* _Data shown_

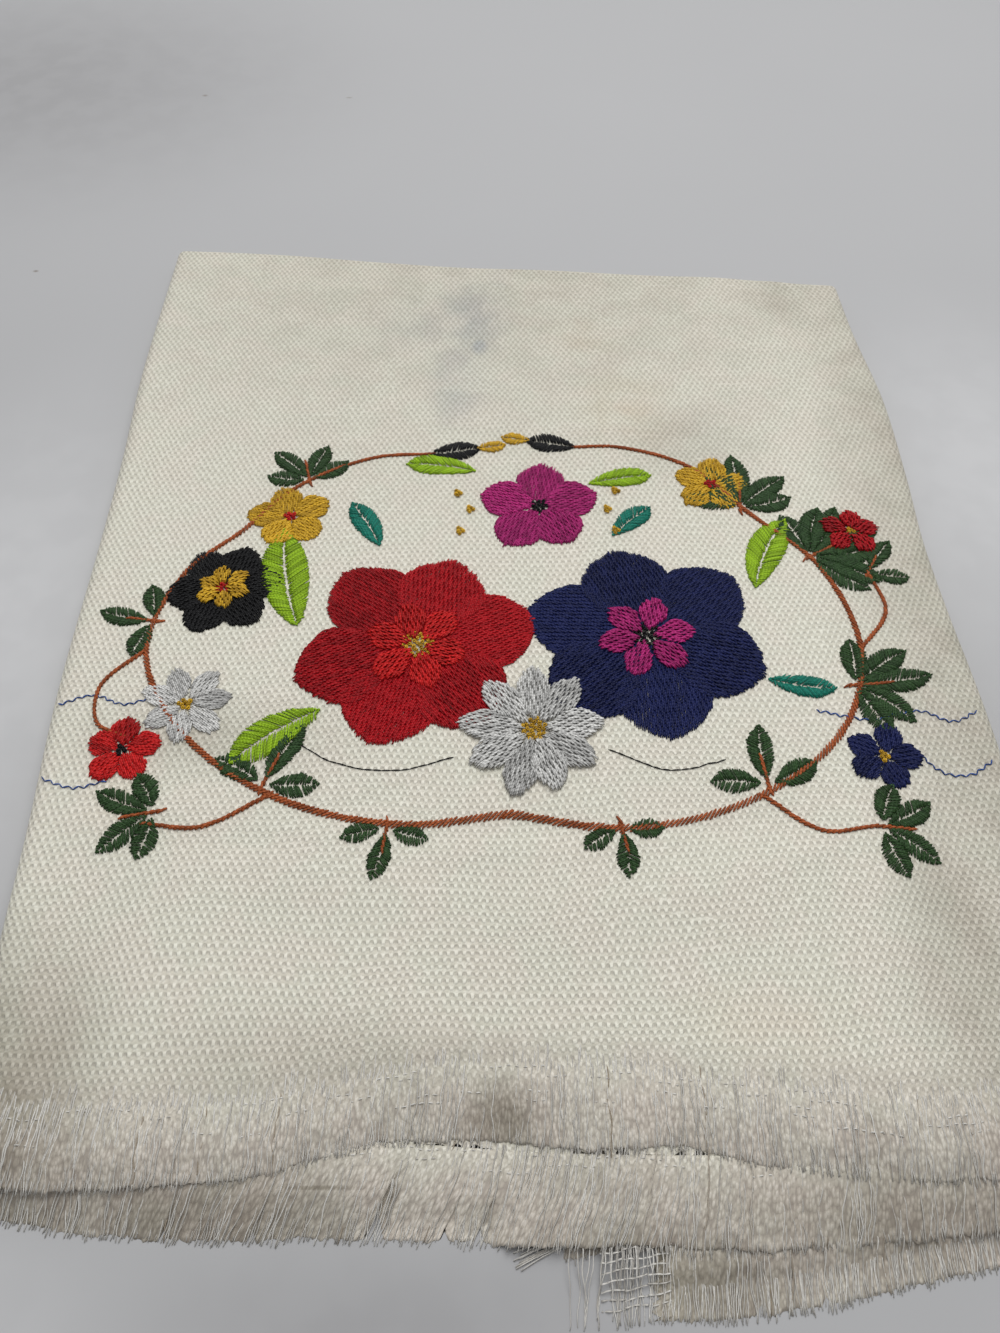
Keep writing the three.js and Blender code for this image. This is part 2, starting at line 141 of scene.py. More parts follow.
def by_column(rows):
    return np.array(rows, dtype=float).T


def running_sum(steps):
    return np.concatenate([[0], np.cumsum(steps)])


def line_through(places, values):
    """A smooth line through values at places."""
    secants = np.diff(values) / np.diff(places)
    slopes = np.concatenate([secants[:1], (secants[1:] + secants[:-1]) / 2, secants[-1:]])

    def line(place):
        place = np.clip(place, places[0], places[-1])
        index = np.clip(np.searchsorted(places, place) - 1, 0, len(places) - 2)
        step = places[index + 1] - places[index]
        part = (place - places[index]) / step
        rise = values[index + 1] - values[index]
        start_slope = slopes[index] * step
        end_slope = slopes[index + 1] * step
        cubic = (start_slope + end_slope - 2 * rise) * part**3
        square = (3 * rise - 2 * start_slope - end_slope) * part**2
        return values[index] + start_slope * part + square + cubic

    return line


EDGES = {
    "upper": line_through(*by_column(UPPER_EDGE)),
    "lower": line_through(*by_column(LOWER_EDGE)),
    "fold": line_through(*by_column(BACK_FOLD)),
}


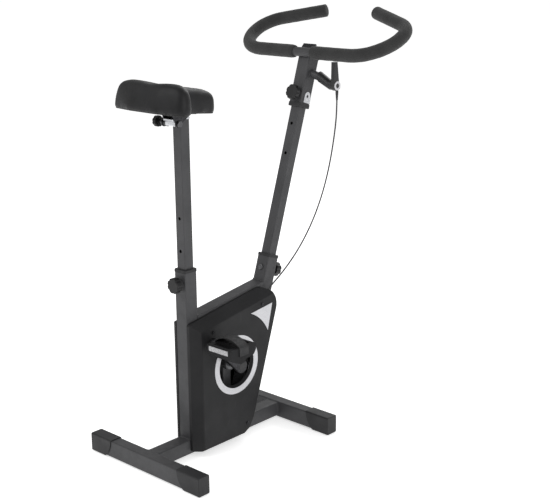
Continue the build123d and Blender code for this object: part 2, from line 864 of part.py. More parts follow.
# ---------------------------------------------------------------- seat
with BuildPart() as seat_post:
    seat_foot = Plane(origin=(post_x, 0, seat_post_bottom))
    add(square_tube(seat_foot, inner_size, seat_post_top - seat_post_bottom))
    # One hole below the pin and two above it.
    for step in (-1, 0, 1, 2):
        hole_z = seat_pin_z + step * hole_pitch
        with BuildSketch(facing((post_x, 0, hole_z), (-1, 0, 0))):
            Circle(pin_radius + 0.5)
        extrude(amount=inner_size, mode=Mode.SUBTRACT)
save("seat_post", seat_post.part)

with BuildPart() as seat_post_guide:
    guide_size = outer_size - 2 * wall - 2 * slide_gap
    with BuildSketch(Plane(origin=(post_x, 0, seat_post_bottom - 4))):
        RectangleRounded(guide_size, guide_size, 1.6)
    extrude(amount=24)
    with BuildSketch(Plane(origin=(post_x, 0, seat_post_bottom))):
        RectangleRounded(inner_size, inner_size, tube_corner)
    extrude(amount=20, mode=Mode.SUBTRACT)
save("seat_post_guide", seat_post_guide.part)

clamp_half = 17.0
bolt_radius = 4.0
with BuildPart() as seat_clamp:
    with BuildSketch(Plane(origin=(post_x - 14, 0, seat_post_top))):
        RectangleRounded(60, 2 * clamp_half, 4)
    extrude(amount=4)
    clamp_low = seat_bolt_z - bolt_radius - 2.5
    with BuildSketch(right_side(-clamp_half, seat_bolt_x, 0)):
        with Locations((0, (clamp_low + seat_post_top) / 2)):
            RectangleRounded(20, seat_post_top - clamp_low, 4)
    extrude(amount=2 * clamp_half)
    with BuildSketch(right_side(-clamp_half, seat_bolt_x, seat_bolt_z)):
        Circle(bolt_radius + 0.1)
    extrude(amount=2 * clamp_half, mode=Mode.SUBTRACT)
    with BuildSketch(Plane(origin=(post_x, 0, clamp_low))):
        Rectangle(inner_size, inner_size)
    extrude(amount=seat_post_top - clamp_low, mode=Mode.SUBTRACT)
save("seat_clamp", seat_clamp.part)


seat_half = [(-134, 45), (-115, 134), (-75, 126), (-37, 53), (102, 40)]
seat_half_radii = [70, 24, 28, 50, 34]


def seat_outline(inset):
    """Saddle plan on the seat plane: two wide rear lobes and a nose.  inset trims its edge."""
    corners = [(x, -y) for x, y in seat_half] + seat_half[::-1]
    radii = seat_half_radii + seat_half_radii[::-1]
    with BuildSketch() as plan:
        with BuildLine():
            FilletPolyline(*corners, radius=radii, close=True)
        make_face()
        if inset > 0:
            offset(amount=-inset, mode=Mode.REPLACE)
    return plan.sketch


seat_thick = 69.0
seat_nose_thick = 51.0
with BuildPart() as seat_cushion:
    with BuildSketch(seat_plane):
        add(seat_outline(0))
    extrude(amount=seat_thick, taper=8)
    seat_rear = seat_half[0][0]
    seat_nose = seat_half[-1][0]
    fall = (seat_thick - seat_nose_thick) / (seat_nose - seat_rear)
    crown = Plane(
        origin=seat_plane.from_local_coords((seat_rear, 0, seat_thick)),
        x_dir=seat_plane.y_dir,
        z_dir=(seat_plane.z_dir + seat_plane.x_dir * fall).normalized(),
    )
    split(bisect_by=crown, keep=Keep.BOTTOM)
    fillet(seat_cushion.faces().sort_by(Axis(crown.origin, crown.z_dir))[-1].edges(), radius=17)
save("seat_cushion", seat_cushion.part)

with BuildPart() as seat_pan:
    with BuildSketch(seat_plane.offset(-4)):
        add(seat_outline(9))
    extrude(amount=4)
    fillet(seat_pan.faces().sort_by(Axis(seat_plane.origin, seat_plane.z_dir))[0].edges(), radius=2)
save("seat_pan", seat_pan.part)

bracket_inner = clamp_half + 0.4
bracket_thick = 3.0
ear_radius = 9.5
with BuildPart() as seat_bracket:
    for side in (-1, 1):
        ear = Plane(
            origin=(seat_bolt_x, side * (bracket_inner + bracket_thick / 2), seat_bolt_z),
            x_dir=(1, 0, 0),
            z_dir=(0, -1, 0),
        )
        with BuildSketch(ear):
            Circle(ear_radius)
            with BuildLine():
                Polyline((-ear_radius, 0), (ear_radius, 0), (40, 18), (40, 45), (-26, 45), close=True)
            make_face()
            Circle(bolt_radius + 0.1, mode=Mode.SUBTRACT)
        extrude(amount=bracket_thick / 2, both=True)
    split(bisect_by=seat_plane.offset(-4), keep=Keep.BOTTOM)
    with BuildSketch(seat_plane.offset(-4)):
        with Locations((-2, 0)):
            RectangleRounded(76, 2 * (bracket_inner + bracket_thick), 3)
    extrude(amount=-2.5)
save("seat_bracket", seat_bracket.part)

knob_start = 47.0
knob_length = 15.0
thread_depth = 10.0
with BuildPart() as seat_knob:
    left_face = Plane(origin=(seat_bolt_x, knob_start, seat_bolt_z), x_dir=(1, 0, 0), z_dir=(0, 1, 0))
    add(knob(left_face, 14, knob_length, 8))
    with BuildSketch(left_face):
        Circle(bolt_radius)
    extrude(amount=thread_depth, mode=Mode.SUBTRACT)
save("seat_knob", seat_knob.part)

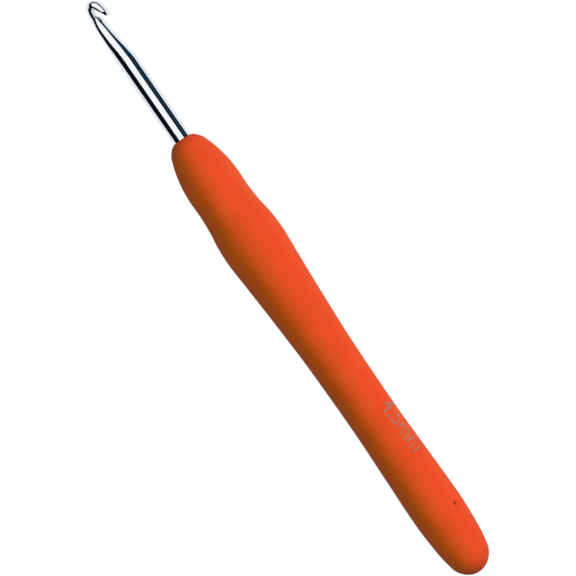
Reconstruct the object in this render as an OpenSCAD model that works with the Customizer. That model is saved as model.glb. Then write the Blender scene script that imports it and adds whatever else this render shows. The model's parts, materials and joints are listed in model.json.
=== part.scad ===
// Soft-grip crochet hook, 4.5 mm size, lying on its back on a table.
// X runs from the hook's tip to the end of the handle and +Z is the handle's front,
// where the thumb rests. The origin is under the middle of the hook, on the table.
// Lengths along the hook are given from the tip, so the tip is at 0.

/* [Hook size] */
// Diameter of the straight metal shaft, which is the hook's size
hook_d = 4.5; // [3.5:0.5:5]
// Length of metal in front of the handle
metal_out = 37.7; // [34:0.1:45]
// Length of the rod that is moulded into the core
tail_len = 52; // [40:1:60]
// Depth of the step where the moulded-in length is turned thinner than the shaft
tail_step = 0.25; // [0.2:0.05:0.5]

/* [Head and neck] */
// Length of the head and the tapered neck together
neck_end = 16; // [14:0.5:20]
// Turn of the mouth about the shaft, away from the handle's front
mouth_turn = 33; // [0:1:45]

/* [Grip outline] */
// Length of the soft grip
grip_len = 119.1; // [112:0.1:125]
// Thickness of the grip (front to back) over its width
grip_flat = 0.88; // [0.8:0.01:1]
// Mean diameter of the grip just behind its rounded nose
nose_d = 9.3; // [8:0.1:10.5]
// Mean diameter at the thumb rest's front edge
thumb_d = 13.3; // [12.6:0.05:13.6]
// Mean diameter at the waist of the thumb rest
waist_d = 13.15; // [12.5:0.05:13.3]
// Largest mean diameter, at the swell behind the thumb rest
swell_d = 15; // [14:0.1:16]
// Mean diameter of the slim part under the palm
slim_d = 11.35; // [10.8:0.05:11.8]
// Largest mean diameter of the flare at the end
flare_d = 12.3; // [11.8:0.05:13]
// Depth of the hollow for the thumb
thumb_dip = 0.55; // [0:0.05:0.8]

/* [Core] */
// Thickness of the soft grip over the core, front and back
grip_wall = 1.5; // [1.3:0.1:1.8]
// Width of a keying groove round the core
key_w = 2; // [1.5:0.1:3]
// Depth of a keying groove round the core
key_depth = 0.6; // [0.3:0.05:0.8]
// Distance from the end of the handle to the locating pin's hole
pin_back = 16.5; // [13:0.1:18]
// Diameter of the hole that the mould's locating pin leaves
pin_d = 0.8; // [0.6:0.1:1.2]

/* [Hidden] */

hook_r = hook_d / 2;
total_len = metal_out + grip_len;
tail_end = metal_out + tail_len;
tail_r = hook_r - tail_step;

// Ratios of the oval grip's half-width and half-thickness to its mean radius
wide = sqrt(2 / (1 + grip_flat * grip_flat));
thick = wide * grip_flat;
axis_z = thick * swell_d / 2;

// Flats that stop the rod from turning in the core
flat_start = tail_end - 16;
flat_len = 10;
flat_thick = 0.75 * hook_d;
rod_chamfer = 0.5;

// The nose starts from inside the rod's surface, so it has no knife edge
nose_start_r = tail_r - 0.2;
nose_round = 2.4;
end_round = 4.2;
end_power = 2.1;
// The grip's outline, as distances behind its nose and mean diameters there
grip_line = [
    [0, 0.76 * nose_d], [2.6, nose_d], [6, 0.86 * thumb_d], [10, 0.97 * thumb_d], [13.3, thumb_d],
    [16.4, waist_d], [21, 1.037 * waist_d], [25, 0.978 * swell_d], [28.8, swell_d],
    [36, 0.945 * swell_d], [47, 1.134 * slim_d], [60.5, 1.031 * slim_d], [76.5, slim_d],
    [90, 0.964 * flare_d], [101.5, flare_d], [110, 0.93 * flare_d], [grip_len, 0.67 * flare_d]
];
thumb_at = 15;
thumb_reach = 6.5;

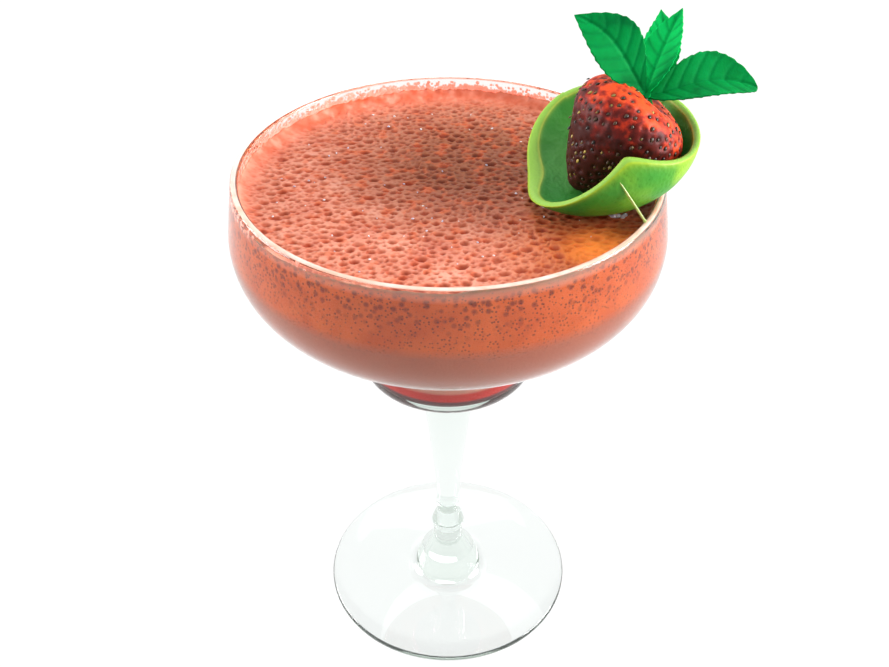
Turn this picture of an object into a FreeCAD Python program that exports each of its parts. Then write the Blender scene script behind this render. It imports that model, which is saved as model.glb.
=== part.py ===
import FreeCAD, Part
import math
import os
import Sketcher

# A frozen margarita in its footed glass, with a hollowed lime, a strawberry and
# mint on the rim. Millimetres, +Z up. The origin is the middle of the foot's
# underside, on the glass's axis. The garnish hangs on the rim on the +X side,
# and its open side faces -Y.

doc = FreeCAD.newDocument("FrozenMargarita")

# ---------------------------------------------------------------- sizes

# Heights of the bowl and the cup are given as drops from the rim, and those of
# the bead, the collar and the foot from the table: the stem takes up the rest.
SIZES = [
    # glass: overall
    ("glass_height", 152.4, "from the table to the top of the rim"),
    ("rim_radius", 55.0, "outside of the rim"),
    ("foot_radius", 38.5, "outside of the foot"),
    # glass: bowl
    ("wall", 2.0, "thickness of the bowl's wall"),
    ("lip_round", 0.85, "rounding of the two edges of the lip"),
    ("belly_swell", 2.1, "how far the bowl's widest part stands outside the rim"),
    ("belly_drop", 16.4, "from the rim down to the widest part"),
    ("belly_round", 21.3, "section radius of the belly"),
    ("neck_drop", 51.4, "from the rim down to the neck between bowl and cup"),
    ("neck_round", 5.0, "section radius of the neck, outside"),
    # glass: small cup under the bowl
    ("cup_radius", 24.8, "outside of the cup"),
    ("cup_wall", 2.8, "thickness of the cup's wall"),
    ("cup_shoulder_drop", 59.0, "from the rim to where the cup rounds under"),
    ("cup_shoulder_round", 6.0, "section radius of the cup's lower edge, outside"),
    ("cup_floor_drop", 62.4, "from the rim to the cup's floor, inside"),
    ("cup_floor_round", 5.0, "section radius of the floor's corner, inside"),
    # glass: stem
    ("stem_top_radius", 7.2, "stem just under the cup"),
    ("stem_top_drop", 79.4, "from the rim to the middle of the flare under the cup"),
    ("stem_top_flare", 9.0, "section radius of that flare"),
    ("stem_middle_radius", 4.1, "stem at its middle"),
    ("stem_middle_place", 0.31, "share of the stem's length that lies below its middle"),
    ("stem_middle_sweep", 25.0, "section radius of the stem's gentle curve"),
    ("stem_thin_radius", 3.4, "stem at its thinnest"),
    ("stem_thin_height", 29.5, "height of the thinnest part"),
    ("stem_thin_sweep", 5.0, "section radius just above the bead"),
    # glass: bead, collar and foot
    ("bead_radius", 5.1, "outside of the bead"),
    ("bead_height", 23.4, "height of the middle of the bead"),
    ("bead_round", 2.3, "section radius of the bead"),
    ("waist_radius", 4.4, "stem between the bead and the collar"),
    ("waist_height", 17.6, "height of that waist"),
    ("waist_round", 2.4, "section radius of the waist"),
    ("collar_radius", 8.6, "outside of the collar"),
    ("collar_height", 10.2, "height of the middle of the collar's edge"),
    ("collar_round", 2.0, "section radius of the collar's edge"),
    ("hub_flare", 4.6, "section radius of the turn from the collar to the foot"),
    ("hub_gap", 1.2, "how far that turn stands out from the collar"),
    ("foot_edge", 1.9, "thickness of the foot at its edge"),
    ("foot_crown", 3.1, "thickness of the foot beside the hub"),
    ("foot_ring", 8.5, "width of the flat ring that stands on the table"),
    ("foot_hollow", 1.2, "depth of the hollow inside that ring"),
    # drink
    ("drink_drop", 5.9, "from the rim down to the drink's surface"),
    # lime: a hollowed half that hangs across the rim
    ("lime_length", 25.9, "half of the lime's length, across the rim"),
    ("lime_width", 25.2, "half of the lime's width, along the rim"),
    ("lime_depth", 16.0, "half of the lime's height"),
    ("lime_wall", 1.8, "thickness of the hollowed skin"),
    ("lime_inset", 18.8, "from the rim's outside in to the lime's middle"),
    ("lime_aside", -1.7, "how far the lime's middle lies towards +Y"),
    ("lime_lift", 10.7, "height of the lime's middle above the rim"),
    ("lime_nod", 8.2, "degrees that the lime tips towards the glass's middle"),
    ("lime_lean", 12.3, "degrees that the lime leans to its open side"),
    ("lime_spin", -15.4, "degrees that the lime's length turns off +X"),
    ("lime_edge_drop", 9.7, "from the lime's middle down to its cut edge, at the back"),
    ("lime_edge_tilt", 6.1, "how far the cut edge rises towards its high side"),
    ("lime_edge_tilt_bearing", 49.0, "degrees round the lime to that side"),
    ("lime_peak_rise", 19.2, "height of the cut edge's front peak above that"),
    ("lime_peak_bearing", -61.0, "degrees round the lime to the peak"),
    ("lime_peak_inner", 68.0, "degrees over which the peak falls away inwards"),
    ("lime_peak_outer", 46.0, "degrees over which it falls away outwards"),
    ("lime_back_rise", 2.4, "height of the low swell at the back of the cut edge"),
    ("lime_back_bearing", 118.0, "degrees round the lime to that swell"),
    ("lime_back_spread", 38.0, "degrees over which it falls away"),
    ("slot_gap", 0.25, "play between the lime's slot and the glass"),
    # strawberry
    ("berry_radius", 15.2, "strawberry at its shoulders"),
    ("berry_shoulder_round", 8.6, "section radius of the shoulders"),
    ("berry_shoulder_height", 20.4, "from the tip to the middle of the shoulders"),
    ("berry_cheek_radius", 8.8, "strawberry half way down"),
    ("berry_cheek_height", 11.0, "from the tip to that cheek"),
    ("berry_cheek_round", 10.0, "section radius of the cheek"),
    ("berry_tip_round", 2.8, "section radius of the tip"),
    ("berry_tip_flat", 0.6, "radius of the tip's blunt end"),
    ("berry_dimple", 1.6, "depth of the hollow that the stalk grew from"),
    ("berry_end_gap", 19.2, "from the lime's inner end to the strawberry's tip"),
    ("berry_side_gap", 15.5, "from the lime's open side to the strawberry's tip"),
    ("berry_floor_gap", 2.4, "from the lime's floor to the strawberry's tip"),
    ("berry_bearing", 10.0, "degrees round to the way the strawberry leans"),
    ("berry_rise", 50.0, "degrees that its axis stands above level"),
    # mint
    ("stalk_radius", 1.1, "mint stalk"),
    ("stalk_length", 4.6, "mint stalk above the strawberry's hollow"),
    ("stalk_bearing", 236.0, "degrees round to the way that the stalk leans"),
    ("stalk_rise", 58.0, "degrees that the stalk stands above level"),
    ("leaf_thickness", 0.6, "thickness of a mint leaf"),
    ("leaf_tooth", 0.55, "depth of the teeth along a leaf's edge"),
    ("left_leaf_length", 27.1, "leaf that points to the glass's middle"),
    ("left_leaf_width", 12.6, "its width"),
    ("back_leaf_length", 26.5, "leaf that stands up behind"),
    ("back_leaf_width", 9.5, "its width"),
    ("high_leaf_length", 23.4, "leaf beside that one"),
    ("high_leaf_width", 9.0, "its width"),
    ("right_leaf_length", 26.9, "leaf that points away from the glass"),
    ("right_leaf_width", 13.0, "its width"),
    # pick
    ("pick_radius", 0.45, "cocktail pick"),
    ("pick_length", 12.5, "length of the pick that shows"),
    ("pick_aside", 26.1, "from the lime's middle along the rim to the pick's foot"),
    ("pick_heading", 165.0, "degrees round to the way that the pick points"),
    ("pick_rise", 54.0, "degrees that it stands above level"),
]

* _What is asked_
Quote every line from the beginning of the entries up to and including the line that contains "return np.array(rows, dtype=float).T".

* _Solution to the problem_
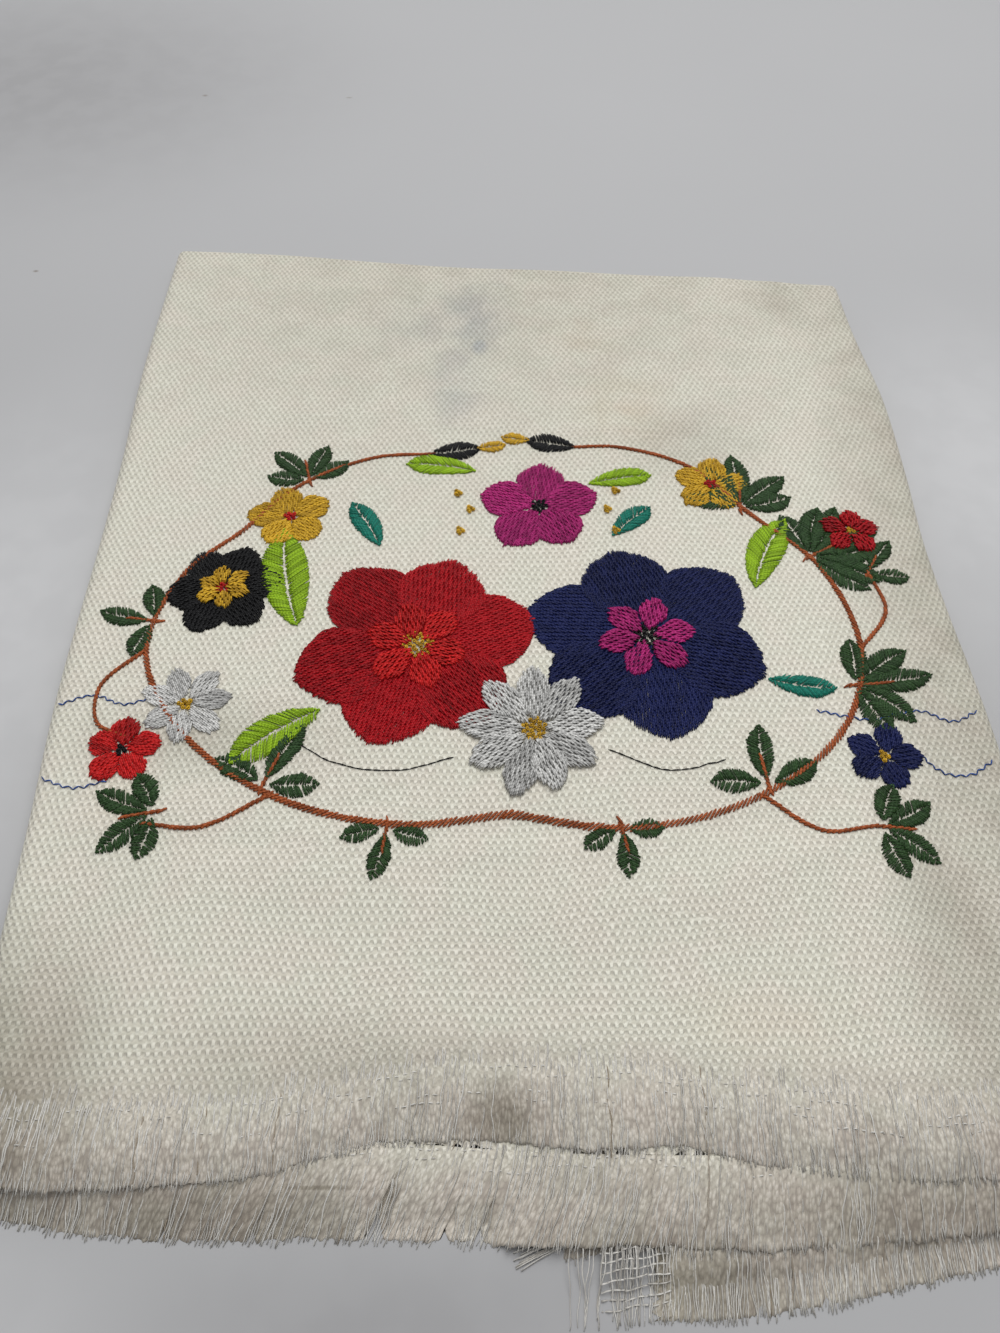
Keep writing the three.js and Blender code for this image. This is part 2, starting at line 141 of scene.py. More parts follow.
def by_column(rows):
    return np.array(rows, dtype=float).T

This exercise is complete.